Many experts believe that forced and child marriages irreparably damage girls’ lives, both physically and mentally.
The documented risks faced by victims of child marriage include young maternal and infant mortality, pregnancy complications, premature birth, uterine rupture, infertility, and severe anemia.
“Girls married under the age of 18 are at a much higher risk of pregnancy and childbirth-related mortality compared to other women,” gynecologist Mahbooba Ahmadi* said.
She said that early pregnancy can lead to a decrease in hemoglobin levels in girls under 18, which increases the risk of bleeding and death during childbirth.
Psychologists also state that forced marriage undermines mental health. Cases of increased depression, anxiety, isolation, chronic frustration and anger, suicidal tendencies, self-harm, decreased self-esteem, and problems in marital relationships are common consequences.
“Girls who are forced into marriage at a young age feel that they have lost their human dignity and freedom, which are their rights,” Balkh psychologist Shukria Karim* said.
“This feeling can lead them to severe depression.
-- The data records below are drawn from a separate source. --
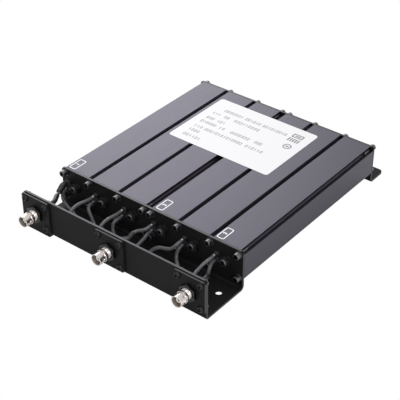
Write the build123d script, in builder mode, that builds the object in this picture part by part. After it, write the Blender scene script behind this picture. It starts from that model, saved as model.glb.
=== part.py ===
"""Six-cavity duplexer: two aluminium extrusions, folded brackets, a wiring bay and three bayonet jacks.

Frame: the origin is the centre of the four mounting holes, on the mounting plane.
+X runs along the width, +Z points up, and the jacks face -Y. All sizes are millimetres.
"""

import os
from math import radians, sqrt, tan

from build123d import *

os.makedirs("parts", exist_ok=True)

# Body: two extrusions side by side, each with a row of cavities
cavities_per_side = 3
body_width = 190.0
body_height = 30.0
extrusion_length = 186.0
cavity_width = 26.6
cavity_height = 26.0
cavity_corner = 3.0

# Screw ports of the extrusions, open channels that take the end screws
port_inset = 4.0
port_bore = 2.7
port_neck = 2.2
port_mouth = 4.0
corner_mouth = 4.8
port_boss = 6.2

# Folded brackets
sheet = 2.0
stand_off = 7.0
wiring_bay = 45.0
panel_rise = 0.2
panel_bend = 0.6
plate_bend = 2.0
top_corner = 3.0
foot_width = 25.5
base_lip = 14.0
window_corner = 5.0
window_rise = 6.0
rear_flange = 20.0
flange_corner = 4.0

# Mounting holes
hole_diameter = 5.5
hole_spacing_x = 167.0
front_hole_gap = 15.0
rear_hole_gap = 12.0

# End screws, M3 socket heads with washers
screw_core = 2.6
screw_clear = 3.4
screw_grip = 8.0
head_diameter = 5.5
head_height = 3.0
washer_diameter = 6.6
washer_height = 1.6
socket_flats = 2.5
socket_depth = 1.5

# Quarter-wave resonators, each a tube on a flanged base
resonator_diameter = 10.0
resonator_bore = 8.2
resonator_length = 128.0
resonator_base = 11.0
seat_diameter = 14.0
seat_height = 3.0
spigot_diameter = 9.4
spigot_proud = 1.0
running_gap = 0.05
fixed_gap = 0.1

# Tuning rods, plungers and lock nuts
thread_diameter = 6.0
thread_length = 24.0
stem_diameter = 4.0
rod_proud = 5.2
rod_socket_flats = 3.0
rod_socket_depth = 2.4
rod_chamfer = 0.5
collar_diameter = 5.4
collar_height = 1.2
lock_nut_flats = 9.0
lock_nut_height = 2.5
plunger_length = 36.0
plunger_wall = 1.0
plunger_hub = 7.0
plunger_out = 15.0

# Coupling taps, two in each cavity, each a ferrule with a wire loop
tap_offset = 9.0
tap_pitch = 5.0
tap_flange_diameter = 4.4
tap_flange_height = 1.2
tap_ferrule_diameter = 3.6
tap_reach = 4.0
tap_spigot_diameter = 2.8
loop_wire = 1.2
loop_depth = 22.0
loop_rise = 4.4
loop_bend = 1.5

# Connector plates
plate_size = 30.0
plate_thickness = 2.0
plate_corner = 2.0
plate_screw_pitch = 22.0
jack_height = 21.3
panel_hole = 15.0

# Bayonet jacks
jack_reach = 15.0
barrel_diameter = 9.6
barrel_bore = 8.1
barrel_depth = 8.5
barrel_length = 6.0
barrel_chamfer = 0.3
groove_diameter = 8.5
groove_width = 0.6
ring_diameter = 10.2
ring_width = 2.7
jack_thread = 9.5
jack_flange_diameter = 13.6
jack_tail_diameter = 9.2
jack_tail_length = 6.5
crimp_diameter = 6.6
crimp_length = 6.0
lug_diameter = 2.0
lug_setback = 4.9
lug_span = 11.0
insulator_diameter = 4.8
insulator_setback = 0.6
contact_diameter = 2.2
contact_setback = 1.2
contact_bore = 1.4
contact_bore_depth = 5.0
jack_nut_flats = 14.0
jack_nut_height = 3.0

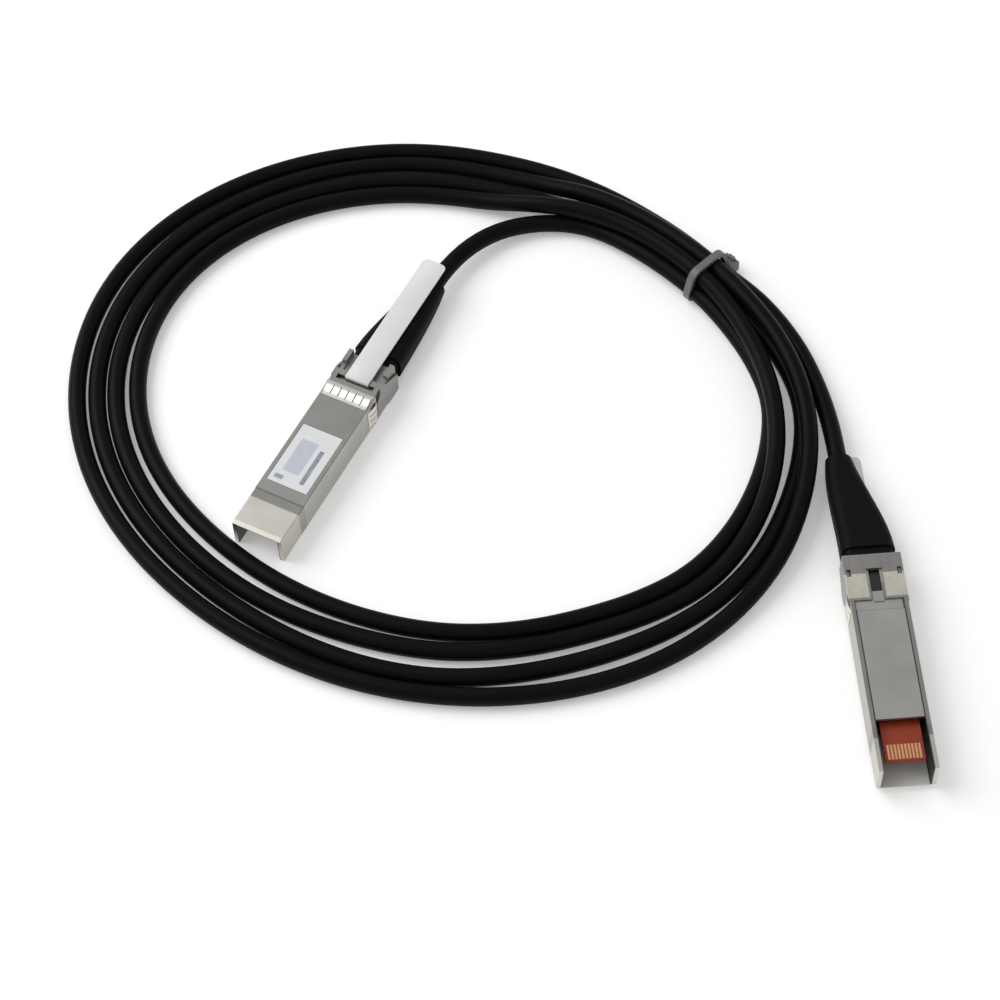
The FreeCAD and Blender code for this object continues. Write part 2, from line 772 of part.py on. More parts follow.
def tail_bay(points):
    """Room beside the turns for a tail that ends against the coil, open on the tail's right."""
    flat = [V(x, y, -PAST) for x, y, z in points]
    runs = [(after - before).normalize() for before, after in zip(flat, flat[1:])]
    beside = size("cable_diameter") / 2 + size("bay_gap")
    away = size("bay_depth")
    near = []
    far = []
    for point, before, after in zip(flat, runs[:1] + runs, runs + runs[-1:]):
        run = (before + after).normalize()
        out = V(run.y, -run.x, 0)
        near.append(point - out * beside)
        far.append(point + out * away)
    face = Part.Face(Part.makePolygon(near + far[::-1] + near[:1]))
    return face.extrude(V(0, 0, 2 * size("coil_high")))


def cable_coil():
    """Outer shape of the wound turns: an elliptical ring, stacked higher where it is tied."""
    ring = cut("coil_ring", ellipse_plate("coil_outside", "outer", "coil_high"),
               ellipse_plate("coil_hole", "inner", "2 * coil_high"))
    reach = 2 * size("coil_outer_major")
    lid = doc.addObject("Part::Box", "coil_lid")
    lid.Length = 2 * reach
    lid.Width = 2 * reach
    lid.setExpression("Height", formula("coil_high"))
    towards = math.atan2(size("tie_y") - size("coil_outer_y"), size("tie_x") - size("coil_outer_x"))
    slope = math.atan2(size("coil_high") - size("coil_low"), 2 * size("coil_outer_minor"))
    centre = V(size("coil_outer_x"), size("coil_outer_y"), (size("coil_high") + size("coil_low")) / 2)
    turn = FreeCAD.Rotation(V(0, 0, 1), math.degrees(towards)).multiply(
        FreeCAD.Rotation(V(0, 1, 0), -math.degrees(slope)))
    lid.Placement = FreeCAD.Placement(centre, turn).multiply(
        FreeCAD.Placement(V(-reach, -reach, 0), FreeCAD.Rotation()))
    sloped = cut("coil_sloped", ring, lid)
    band = block("waist_band", ("-2 * tie_half_width", "2 * tie_half_width"),
                 ("-head_width / 2 - groove_gap", "head_width / 2 + groove_gap"),
                 (f"-{PAST}", "2 * coil_high"))
    waist = placed("coil_waist", band, tie_placement())
    core = rounded_bundle("coil_core", "-groove_gap", "2 * head_width", "tie_round - groove_gap")
    groove = cut("tie_groove", waist, core)
    bays = doc.addObject("Part::Feature", "tail_bays")
    bays.Shape = Part.makeCompound([tail_bay(TAIL_A), tail_bay(TAIL_B[::-1])])
    return cut("cable_coil", cut("coil_tied", sloped, groove), bays)


def cable_tie():
    """Nylon strap round the bundle, with its head low on the outer side and the end cut short."""
    band = rounded_bundle("band_outside", "strap_sheet", "strap_width", "tie_round + strap_sheet")
    hole = rounded_bundle("band_inside", "0", "2 * head_width", "tie_round")
    head = block("tie_head", ("tie_top_half", "tie_half_width + head_depth"),
                 ("-head_width / 2", "head_width / 2"),
                 ("strap_sheet / 2", "strap_sheet / 2 + head_height"))
    stub = block("tie_stub",
                 ("tie_half_width + head_depth / 2", "tie_half_width + head_depth / 2 + strap_sheet"),
                 ("-strap_width / 2", "strap_width / 2"),
                 ("strap_sheet", "strap_sheet / 2 + head_height + stub_length"))
    block_and_end = placed("tie_head_placed", fuse("tie_head_and_stub", [head, stub]), tie_placement())
    return cut("cable_tie", fuse("tie_body", [band, block_and_end]), hole)


# ---------------------------------------------------------------- assembly

upright = FreeCAD.Placement(V(size("plug_a_x"), size("plug_a_y"), 0),
                            FreeCAD.Rotation(V(0, 0, 1), size("plug_a_angle")))
turned_over = FreeCAD.Placement(V(size("plug_b_x"), size("plug_b_y"), size("rear_height")),
                                FreeCAD.Rotation(V(0, 1, 0), 180))

for suffix, placement, lean in (("a", upright, size("lean_a")), ("b", turned_over, size("lean_b"))):
    for make in (top_shell, bottom_shell, blank_label, circuit_card, card_contacts, eeprom_chip,
                 coupling_capacitors, twinax_wires, crimp_ferrule, release_slider, return_springs,
                 pull_tab):
        seat(make(), f"{make.__name__}_{suffix}", placement)
    seat(strain_relief_boot(lean), f"strain_relief_boot_{suffix}", placement)

at_rest = FreeCAD.Placement()
for suffix, points in (("a", TAIL_A), ("b", TAIL_B)):
    seat(cable_tail("cable_tail", points), f"cable_tail_{suffix}", at_rest)
seat(cable_coil(), "cable_coil", at_rest)
seat(cable_tie(), "cable_tie", at_rest)

doc.recompute()

failed = [item.Label for item in doc.Objects
          if any(word in item.State for word in ("Invalid", "Error"))]
assert not failed, f"objects that failed: {failed}"
for piece in nodes:
    sound = not piece.Shape.isNull() and piece.Shape.isValid() and piece.Shape.Solids
    assert sound, f"bad shape: {piece.Label}"

os.makedirs("parts", exist_ok=True)
for piece in nodes:
    piece.Shape.exportStep(f"parts/{piece.Label}.step")
    print(piece.Label, len(piece.Shape.Solids), round(piece.Shape.Volume, 2))
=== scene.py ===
import bpy
import math
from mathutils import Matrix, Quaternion, Vector


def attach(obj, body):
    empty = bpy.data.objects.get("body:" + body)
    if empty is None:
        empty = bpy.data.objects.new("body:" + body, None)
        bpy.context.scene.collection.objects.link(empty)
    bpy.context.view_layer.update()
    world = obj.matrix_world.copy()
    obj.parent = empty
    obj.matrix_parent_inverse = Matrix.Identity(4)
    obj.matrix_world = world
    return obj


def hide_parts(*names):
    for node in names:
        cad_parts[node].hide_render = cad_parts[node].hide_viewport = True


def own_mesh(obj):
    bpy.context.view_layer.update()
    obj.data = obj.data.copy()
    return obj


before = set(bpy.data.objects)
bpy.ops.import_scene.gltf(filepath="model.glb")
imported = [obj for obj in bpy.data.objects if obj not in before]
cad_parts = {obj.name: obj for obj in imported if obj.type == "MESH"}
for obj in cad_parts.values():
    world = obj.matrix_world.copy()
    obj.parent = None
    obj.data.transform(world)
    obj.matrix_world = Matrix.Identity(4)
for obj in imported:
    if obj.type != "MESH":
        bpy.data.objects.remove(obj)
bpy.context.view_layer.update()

# ---------------------------------------------------------------- camera
# A long lens looks down on the coil from the front, turned a little to the left and tilted a little.

FLOOR_AIM = Vector((-0.0141, 0.00885, 0.0))
CAMERA_DISTANCE = 0.6382
CAMERA_ELEVATION = math.radians(55.45)
CAMERA_TURN = math.radians(-1.8)
CAMERA_ROLL = math.radians(-2.6)
SENSOR_WIDTH = 36.0
LENS = 93.9

back = Vector((math.sin(CAMERA_TURN) * math.cos(CAMERA_ELEVATION),
               -math.cos(CAMERA_TURN) * math.cos(CAMERA_ELEVATION),
               math.sin(CAMERA_ELEVATION)))
camera_data = bpy.data.cameras.new("camera")
camera_data.sensor_width = SENSOR_WIDTH
camera_data.lens = LENS
camera = bpy.data.objects.new("camera", camera_data)
bpy.context.collection.objects.link(camera)
camera.location = FLOOR_AIM + back * CAMERA_DISTANCE
camera.rotation_mode = "QUATERNION"
camera.rotation_quaternion = (-back).to_track_quat("-Z", "Y") @ Quaternion((0, 0, 1), CAMERA_ROLL)
bpy.context.scene.camera = camera


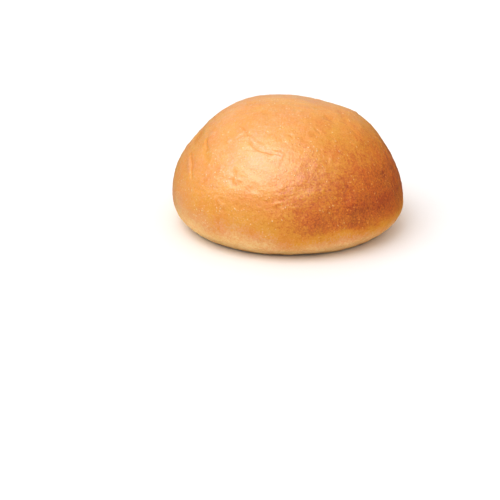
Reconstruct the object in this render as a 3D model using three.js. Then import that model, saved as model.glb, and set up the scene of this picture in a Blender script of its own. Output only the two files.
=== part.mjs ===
// A brioche bun: one round enriched-dough roll, baked in one piece.
// Millimetres, +Z up. The origin is the middle of the flat base, and the bun faces -Y.
import * as THREE from "three";
import { mergeVertices } from "three/addons/utils/BufferGeometryUtils.js";

// Driving dimensions.
const WIDTH = 100; // left to right, at the widest level
const DEPTH = 98; // front to back, at the widest level
const HEIGHT = 53; // base to crown
const WIDEST_LEVEL = 12; // height of the widest level above the base
const BASE_SHARE = 0.84; // the flat base's width over the bun's width
const DOME_FULLNESS = 2.08; // superellipse exponent: 2 is an ellipse, more is squarer
const SKIRT_TURN = 65; // degrees of arc from the widest level down to the rim of the base
const CROWN_LEAN = new THREE.Vector2(-1.2, 1); // how far the crown stands off centre

// The mesh starts as a cube's grid of squares. Rows are counted down the bun's side: the cube's
// top makes the cap, its sides make the rest of the dome and the skirt, and its bottom makes the
// flat base, so one row's edge runs exactly along the rim.
const GRID = 16; // squares along each edge of the cube
const CAP_ROWS = GRID / 2; // crown to the cap's edge, and also rim to the base's middle
const RIM_ROW = CAP_ROWS + GRID;
const WIDEST_ROW = RIM_ROW - 4;

// Proving leaves the outline a little out of round: each wave is a number of lobes, the
// direction of the first lobe in degrees from +X, and its height as a share of the radius.
const OUTLINE_WAVES = [
  { lobes: 2, towards: 20, share: 0.004 },
  { lobes: 3, towards: -40, share: 0.006 },
  { lobes: 5, towards: 15, share: 0.003 },
];

// Swells and hollows where the dough rose unevenly. In degrees: azimuth from +X, angle above the
// widest level, and spread around the bun and up it. In millimetres: rise.
const SWELLS = [
  { azimuth: 190, above: 31, around: 48, up: 14, rise: -1.7 },
  { azimuth: 0, above: 20, around: 26, up: 14, rise: -1 },
  { azimuth: 40, above: 68, around: 22, up: 12, rise: -0.8 },
  { azimuth: 262, above: 40, around: 20, up: 20, rise: 0.7 },
  { azimuth: 120, above: 45, around: 26, up: 16, rise: 0.8 },
  { azimuth: 70, above: 25, around: 20, up: 14, rise: -0.8 },
];
const SWELLS_START = HEIGHT / 3; // the height above which swells have their full rise

const { degToRad, euclideanModulo, radToDeg } = THREE.MathUtils;

// The azimuth, in radians, and the row that a point of the cube's surface goes to.
function cubeToBun({ x, y, z }) {
  const ring = Math.max(Math.abs(x), Math.abs(y));
  const quarter = Math.PI / 4;
  let azimuth = 0;
  if (ring > 0 && Math.abs(x) === ring) azimuth = (y / x) * quarter + (x < 0 ? Math.PI : 0);
  else if (ring > 0) azimuth = 2 * quarter - (x / y) * quarter + (y < 0 ? Math.PI : 0);
  if (z === 1) return { azimuth, row: ring * CAP_ROWS };
  if (z === -1) return { azimuth, row: RIM_ROW + (1 - ring) * CAP_ROWS };
  return { azimuth, row: CAP_ROWS + ((1 - z) / 2) * GRID };
}

// The plain round bun's side: its height in millimetres, and its radius as a share of the
// radius at the widest level.
function profile(row) {
  if (row <= WIDEST_ROW) {
    const turn = ((row / WIDEST_ROW) * Math.PI) / 2;
    const rise = Math.max(0, Math.cos(turn)) ** (2 / DOME_FULLNESS);
    return {
      radius: Math.sin(turn) ** (2 / DOME_FULLNESS),
      height: WIDEST_LEVEL + (HEIGHT - WIDEST_LEVEL) * rise,
    };
  }
  if (row < RIM_ROW) {
    const end = degToRad(SKIRT_TURN);
    const turn = ((row - WIDEST_ROW) / (RIM_ROW - WIDEST_ROW)) * end;
    return {
      radius: 1 - ((1 - BASE_SHARE) * (1 - Math.cos(turn))) / (1 - Math.cos(end)),
      height: WIDEST_LEVEL * (1 - Math.sin(turn) / Math.sin(end)),
    };
  }
  return { radius: BASE_SHARE * (1 - (row - RIM_ROW) / CAP_ROWS), height: 0 };
}

// How far out of round the bun is at an azimuth: 1 is the plain radius.
function outline(azimuth) {
  const wave = ({ lobes, towards, share }) => share * Math.cos(lobes * (azimuth - degToRad(towards)));
  return 1 + OUTLINE_WAVES.reduce((sum, each) => sum + wave(each), 0);
}

// The summed rise of the swells towards an azimuth and an angle above the widest level, both in
// degrees. Each swell falls off smoothly around the bun and up it.
function swellRise(azimuth, above) {
  return SWELLS.reduce((sum, swell) => {
    const turn = euclideanModulo(azimuth - swell.azimuth + 180, 360) - 180;
    const sideways = (turn * Math.cos(degToRad(above))) / swell.around;
    const upwards = (above - swell.above) / swell.up;
    return sum + swell.rise * Math.exp(-(sideways ** 2) - upwards ** 2);
  }, 0);
}

// Moves a point of the cube's surface to its place on the bun.
function place(point) {
  const { azimuth, row } = cubeToBun(point);
  const { radius, height } = profile(row);
  const reach = radius * outline(azimuth);
  point.set((WIDTH / 2) * Math.cos(azimuth), (DEPTH / 2) * Math.sin(azimuth), 0);
  point.multiplyScalar(reach).setZ(height);

  const direction = point.clone().sub(new THREE.Vector3(0, 0, WIDEST_LEVEL)).normalize();
  const rise = swellRise(radToDeg(azimuth), radToDeg(Math.asin(direction.z)));
  point.addScaledVector(direction, rise * Math.min(1, height / SWELLS_START));

  const lean = (height / HEIGHT) ** 2;
  point.x += CROWN_LEAN.x * lean;
  point.y += CROWN_LEAN.y * lean;
}

function bunGeometry() {
  const cube = new THREE.BoxGeometry(2, 2, 2, GRID, GRID, GRID);
  cube.deleteAttribute("normal");
  cube.deleteAttribute("uv");
  const geometry = mergeVertices(cube, 1e-4);
  const position = geometry.getAttribute("position");
  const point = new THREE.Vector3();
  for (let i = 0; i < position.count; i++) {
    place(point.fromBufferAttribute(position, i));
    position.setXYZ(i, point.x, point.y, point.z);
  }
  geometry.computeBoundingBox();
  const { min, max } = geometry.boundingBox;
  geometry.translate(-(min.x + max.x) / 2, -(min.y + max.y) / 2, 0);
  geometry.computeVertexNormals();
  return geometry;
}

// Egg-washed crust: golden brown with a soft shine.
function crustMaterial() {
  return new THREE.MeshStandardMaterial({ color: "#d98a3a", roughness: 0.45, metalness: 0 });
}

const bun = new THREE.Mesh(bunGeometry(), crustMaterial());
bun.name = "bun";

const part = new THREE.Group();
part.add(bun);

export default part;
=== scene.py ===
"""A brioche bun: a round roll of enriched dough, egg-washed and baked golden brown.

The bun is one piece. Its form comes from the frame; this script gives it its crust: the folds,
dimples and blisters of the skin, the pale skirt that rose last, the toasted rim and the matt
underside that lay on the tray.
"""
import math
import random

import bpy
import numpy as np
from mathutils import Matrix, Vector


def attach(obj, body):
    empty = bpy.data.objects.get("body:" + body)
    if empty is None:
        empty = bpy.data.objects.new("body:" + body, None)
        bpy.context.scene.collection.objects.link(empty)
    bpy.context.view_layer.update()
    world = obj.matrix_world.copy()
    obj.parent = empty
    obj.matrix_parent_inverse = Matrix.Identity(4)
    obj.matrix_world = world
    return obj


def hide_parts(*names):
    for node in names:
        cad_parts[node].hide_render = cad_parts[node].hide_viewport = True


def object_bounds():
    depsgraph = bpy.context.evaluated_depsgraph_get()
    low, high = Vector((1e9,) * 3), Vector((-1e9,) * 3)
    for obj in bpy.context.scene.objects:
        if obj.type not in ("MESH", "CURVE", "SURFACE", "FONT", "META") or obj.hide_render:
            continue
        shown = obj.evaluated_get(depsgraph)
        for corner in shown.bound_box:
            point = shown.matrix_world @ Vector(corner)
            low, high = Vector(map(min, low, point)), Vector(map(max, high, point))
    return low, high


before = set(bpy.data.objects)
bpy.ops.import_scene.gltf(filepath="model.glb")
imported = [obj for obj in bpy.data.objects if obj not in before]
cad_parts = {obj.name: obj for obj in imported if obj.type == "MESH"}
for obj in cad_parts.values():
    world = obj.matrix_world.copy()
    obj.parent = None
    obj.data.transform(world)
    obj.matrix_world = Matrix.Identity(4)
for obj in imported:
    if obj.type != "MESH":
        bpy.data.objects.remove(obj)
cad_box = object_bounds()

MM = 0.001  # Blender's unit is the metre


# ---------------------------------------------------------------- camera, light and floor

# The camera looks along +Y and down at the bun, which stands up and to the right in the frame.
VIEW_DOWN = math.radians(20)
LENS_MM = 85
CAMERA_AWAY = 511 * MM
BUN_RIGHT_OF_MIDDLE = 15.8 * MM
BUN_ABOVE_MIDDLE = 39 * MM

# Softboxes: the direction each shines from, how wide it looks in degrees, its strength, its
# colour, and whether it lights the crust or only shines in its glaze.
SOFTBOXES = {
    "key over the left shoulder": (Vector((-0.5, -0.3, 0.8)), 60, 1.42, "#ffffff", "light"),
    "shine over the camera": (Vector((-0.35, -0.37, 0.86)), 55, 5.5, "#e4edff", "shine"),
    "shine from behind": (Vector((0, 0.75, 0.5)), 70, 0.6, "#ffffff", "shine"),
    "top light": (Vector((0.45, 0.3, 0.85)), 130, 1.24, "#ffffff", "light"),
    "fill from the right": (Vector((0.85, -0.45, 0.3)), 110, 0.9, "#fff4ea", "light"),
}
BRIGHT_WALL = Vector((-0.95, 0.15, 0.3)).normalized()
WALL_STRENGTH = (0, 0.78)  # facing away from the bright wall, and facing it
BLACK_FLAGS = 0.75  # the share of the walls' glare that black cloths keep off the glaze
FLOOR_RADIUS = 6  # metres
FLOOR_SIDES = 96
CONTRAST_GAMMA = 0.85  # under 1 deepens the colours and leaves white white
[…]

Moreover, when they are faced with responsibilities that are not suitable for their age, they experience constant fear and anxiety.
“When these girls are subjected to physical and sexual violence by their husbands, they suffer from recurring nightmares and post-traumatic stress disorder.”
A religious scholar in Afghanistan, speaking on the condition of anonymity, said that the issues resulting from child and forced marriages are rooted in the social culture of the Afghan people.
He said that such practices are contrary to Islamic teachings, and that the consent of both the bride and the groom is a fundamental requirement for marriage.
“In many areas, because families are economically weak or in order to pay off their debts, they force their daughters into marriage,” he said.
Note*: Names are changed due to security reasons.